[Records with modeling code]

..........

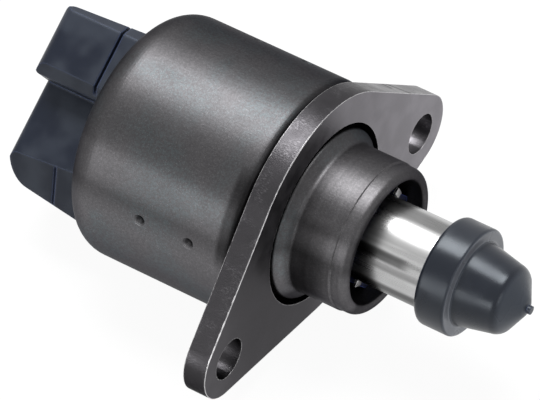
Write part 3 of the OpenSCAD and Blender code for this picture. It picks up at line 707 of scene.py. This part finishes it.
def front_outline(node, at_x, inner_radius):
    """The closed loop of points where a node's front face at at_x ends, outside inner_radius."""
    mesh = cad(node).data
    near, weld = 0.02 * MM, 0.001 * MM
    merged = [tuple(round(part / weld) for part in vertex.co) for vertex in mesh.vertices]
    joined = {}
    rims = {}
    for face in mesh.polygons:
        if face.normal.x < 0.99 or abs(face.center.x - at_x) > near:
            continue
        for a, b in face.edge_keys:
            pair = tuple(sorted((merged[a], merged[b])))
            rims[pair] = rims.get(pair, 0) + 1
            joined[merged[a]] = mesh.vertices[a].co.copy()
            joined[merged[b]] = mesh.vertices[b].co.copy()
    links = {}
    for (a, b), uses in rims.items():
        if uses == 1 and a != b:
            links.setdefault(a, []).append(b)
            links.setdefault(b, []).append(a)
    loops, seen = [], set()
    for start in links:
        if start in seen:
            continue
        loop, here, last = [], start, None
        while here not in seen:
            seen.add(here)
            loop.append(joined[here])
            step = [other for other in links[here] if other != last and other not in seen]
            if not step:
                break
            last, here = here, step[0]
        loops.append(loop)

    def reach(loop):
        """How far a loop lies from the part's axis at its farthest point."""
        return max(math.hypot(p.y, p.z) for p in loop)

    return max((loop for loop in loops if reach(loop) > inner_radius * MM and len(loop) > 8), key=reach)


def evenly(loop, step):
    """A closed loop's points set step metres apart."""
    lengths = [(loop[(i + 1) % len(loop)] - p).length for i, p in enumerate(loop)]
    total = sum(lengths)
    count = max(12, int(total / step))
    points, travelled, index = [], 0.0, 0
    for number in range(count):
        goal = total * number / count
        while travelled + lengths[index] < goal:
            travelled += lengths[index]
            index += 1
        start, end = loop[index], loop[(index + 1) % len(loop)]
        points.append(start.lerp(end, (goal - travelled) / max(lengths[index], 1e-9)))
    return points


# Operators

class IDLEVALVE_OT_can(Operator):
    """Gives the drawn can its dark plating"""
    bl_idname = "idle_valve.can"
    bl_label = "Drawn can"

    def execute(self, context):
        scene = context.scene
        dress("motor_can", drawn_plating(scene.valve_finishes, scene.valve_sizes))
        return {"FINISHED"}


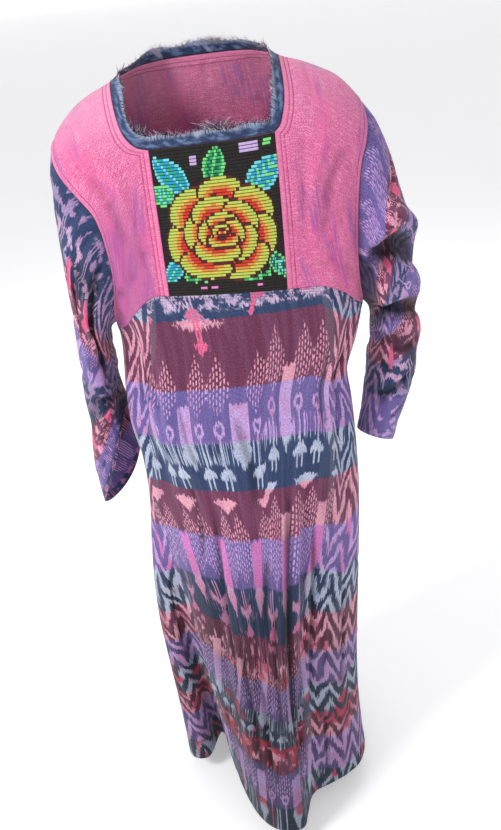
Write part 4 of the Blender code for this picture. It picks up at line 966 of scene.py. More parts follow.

..........

Exercise description:
Reproduce the data, keeping every line exactly the same.

Written answer:
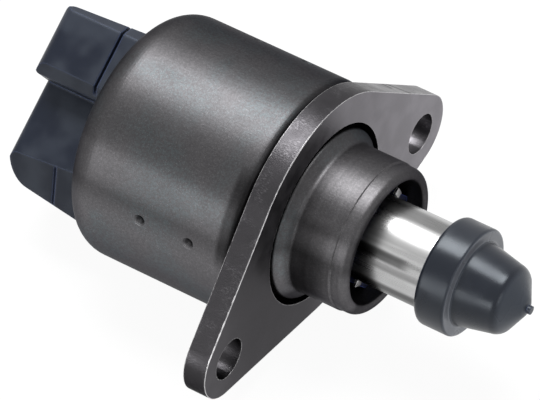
Write part 3 of the OpenSCAD and Blender code for this picture. It picks up at line 707 of scene.py. This part finishes it.
def front_outline(node, at_x, inner_radius):
    """The closed loop of points where a node's front face at at_x ends, outside inner_radius."""
    mesh = cad(node).data
    near, weld = 0.02 * MM, 0.001 * MM
    merged = [tuple(round(part / weld) for part in vertex.co) for vertex in mesh.vertices]
    joined = {}
    rims = {}
    for face in mesh.polygons:
        if face.normal.x < 0.99 or abs(face.center.x - at_x) > near:
            continue
        for a, b in face.edge_keys:
            pair = tuple(sorted((merged[a], merged[b])))
            rims[pair] = rims.get(pair, 0) + 1
            joined[merged[a]] = mesh.vertices[a].co.copy()
            joined[merged[b]] = mesh.vertices[b].co.copy()
    links = {}
    for (a, b), uses in rims.items():
        if uses == 1 and a != b:
            links.setdefault(a, []).append(b)
            links.setdefault(b, []).append(a)
    loops, seen = [], set()
    for start in links:
        if start in seen:
            continue
        loop, here, last = [], start, None
        while here not in seen:
            seen.add(here)
            loop.append(joined[here])
            step = [other for other in links[here] if other != last and other not in seen]
            if not step:
                break
            last, here = here, step[0]
        loops.append(loop)

    def reach(loop):
        """How far a loop lies from the part's axis at its farthest point."""
        return max(math.hypot(p.y, p.z) for p in loop)

    return max((loop for loop in loops if reach(loop) > inner_radius * MM and len(loop) > 8), key=reach)


def evenly(loop, step):
    """A closed loop's points set step metres apart."""
    lengths = [(loop[(i + 1) % len(loop)] - p).length for i, p in enumerate(loop)]
    total = sum(lengths)
    count = max(12, int(total / step))
    points, travelled, index = [], 0.0, 0
    for number in range(count):
        goal = total * number / count
        while travelled + lengths[index] < goal:
            travelled += lengths[index]
            index += 1
        start, end = loop[index], loop[(index + 1) % len(loop)]
        points.append(start.lerp(end, (goal - travelled) / max(lengths[index], 1e-9)))
    return points


# Operators

class IDLEVALVE_OT_can(Operator):
    """Gives the drawn can its dark plating"""
    bl_idname = "idle_valve.can"
    bl_label = "Drawn can"

    def execute(self, context):
        scene = context.scene
        dress("motor_can", drawn_plating(scene.valve_finishes, scene.valve_sizes))
        return {"FINISHED"}


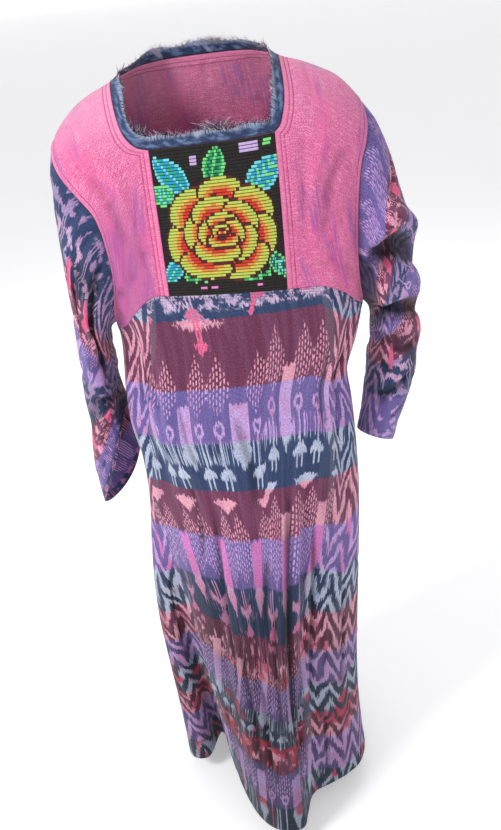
Write part 4 of the Blender code for this picture. It picks up at line 966 of scene.py. More parts follow.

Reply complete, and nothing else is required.